Christie Ransom, president of the Winona Area Chamber of Commerce, said these struggles are similarly being felt by its local businesses. Some places with the chamber are looking to hire as many as 60 people within just a few weeks, she said, saying they're facing "behind-the-scenes struggles."
"Be patient," Ransom said. "It's really difficult to be a business owner right now."
The health care industry had also been experiencing staffing shortages before the pandemic, a challenge only exacerbated as the pandemic put health care workers on the front lines.
"Medical facilities like Mayo Clinic Health System have not been exempt from the pandemic related staffing shortages," said spokesperson Rick Thiesse. "Certain roles in health care including nursing, radiology, respiratory care, environmental services and other areas have been impacted due to the increase in workloads because of the pandemic."
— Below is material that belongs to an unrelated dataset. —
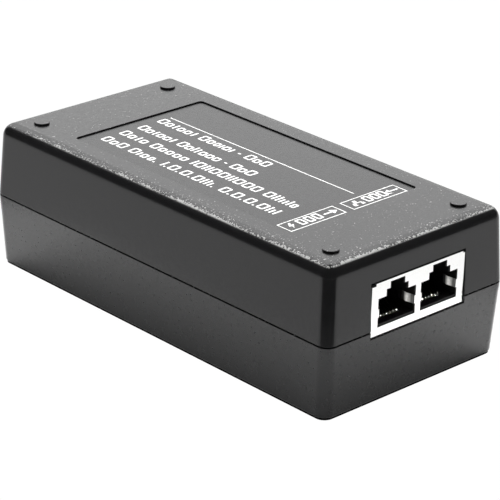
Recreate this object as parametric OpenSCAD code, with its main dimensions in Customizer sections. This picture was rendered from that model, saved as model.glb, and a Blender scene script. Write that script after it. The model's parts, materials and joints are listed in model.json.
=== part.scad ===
// PoE injector: a mains power supply and a two-port network jack in one black plastic case.
// Millimetres. +Z is up, the jacks face -Y, the mains inlet faces +Y, and the feet stand on Z = 0.

/* [Case] */
// Width of the case at its parting line
case_w = 59.5; // [59:0.5:61]
// Length of the case at its parting line
case_l = 120.5; // [120:0.5:122]
// Height of the two shells, without feet and pips
case_h = 37.7; // [37.2:0.1:38.5]
// Height of the lower shell, up to the parting line
lower_h = 18.77; // [18.4:0.01:19.1]
// Thickness of the shell walls
wall_t = 2; // [1.8:0.1:2.2]
// Draft angle of the upper shell
upper_draft = 2.95; // [2:0.1:3.5]
// Draft angle of the lower shell
lower_draft = 3; // [2.6:0.1:4]
// Radius of the upright corners
corner_r = 3; // [2.8:0.1:4]
// Radius of the edge round the top face
top_edge_r = 2.75; // [2.3:0.05:2.8]
// Radius of the edge round the bottom
bottom_edge_r = 0.8; // [0.4:0.1:1.5]
// Open width of the shadow line between the shells
shadow_gap = 0.3; // [0.2:0.05:0.5]

/* [Top face] */
// Width of the label
label_w = 42; // [38:1:44]
// Length of the label
label_l = 77; // [70:1:80]
// Depth of the recess that the label lies in
label_recess = 0.5; // [0.35:0.05:0.6]
// Corner radius of that recess
label_r = 1; // [0.6:0.1:2]
// Diameter of the moulded pips
pip_d = 4; // [3:0.5:5]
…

Businesses are finding new ways to adapt to these fast changing times, and many are offering initiatives or changing the way they operate. This includes new vaccine mandates being issued by some employers — which adds its own complicated later to the jobs recovery.
Some businesses with La Crosse Chamber have implemented vaccine mandates or other educational alternatives, but officials say it's too early to tell if jobs will be affected.
"It is undetermined right now as to whether or not it has made a major impact on their internal vaccination rates," Zygarlicke said. "I think it is just too early to tell since these requirements have only been announced within the past month."
Thiesse said Mayo has not "seen any indications of issues arising at this time pertaining to the vaccine" since it implemented its new protocol.
"Mayo Clinic is not mandating the vaccine — it is a required participation program and employees can decline. Staff vaccination rates have risen in recent weeks since we announced our vaccine requirement program," he said. "Mayo Clinic is doing this to ensure the safest possible environment for our parents, visitors, staff and community."
Other employers are adapting in different ways.
In Monroe County, businesses are promoting signing bonuses and benefit packages to bring more workers in. The Walmart Distribution Center in Tomah recently held a hiring event as it looks to fill 100 positions, and the Sparta Chamber of Commerce and some of its businesses plan to host a job fair at Fort McCoy to attract military spouses.
Others are bumping up wages or offering flexible hours. Mayo is collaborating with local schools and regional and national organizations to promote careers in the medical field and attract people to the area.
Kwik Trip, one of the largest employers in the region, says while it has also been struggling to fill positions, the company has been aided by being known for its benefits. Kwik Trip shares 40% of pretax profits with employees annually.
"As far as we know, that is the most generous profit sharing of almost any company in the United States," said spokesperson John McHugh. "Attracting new coworkers is also made easier by the fact that we are consistently listed as a great workplace."
McHugh told the Tribune that attracting employees was only half the work, and that Kwik Trip prioritizes maintaining good workers.
"The issue is not only attracting new coworkers but also keeping the great people we have. Here in the Coulee Region," he said, "our retention is phenomenal. We have very little turnover."
That's not always the case for some employers, and many have emphasized that it's not just a lack of people able to work, but a lack of a trained workforce.
"Finding highly qualified people is really difficult," Heidi Prestwood, director of the Sparta Chamber, told the Tribune. "They look really good on paper, but when they come to do the work, it doesn't work out."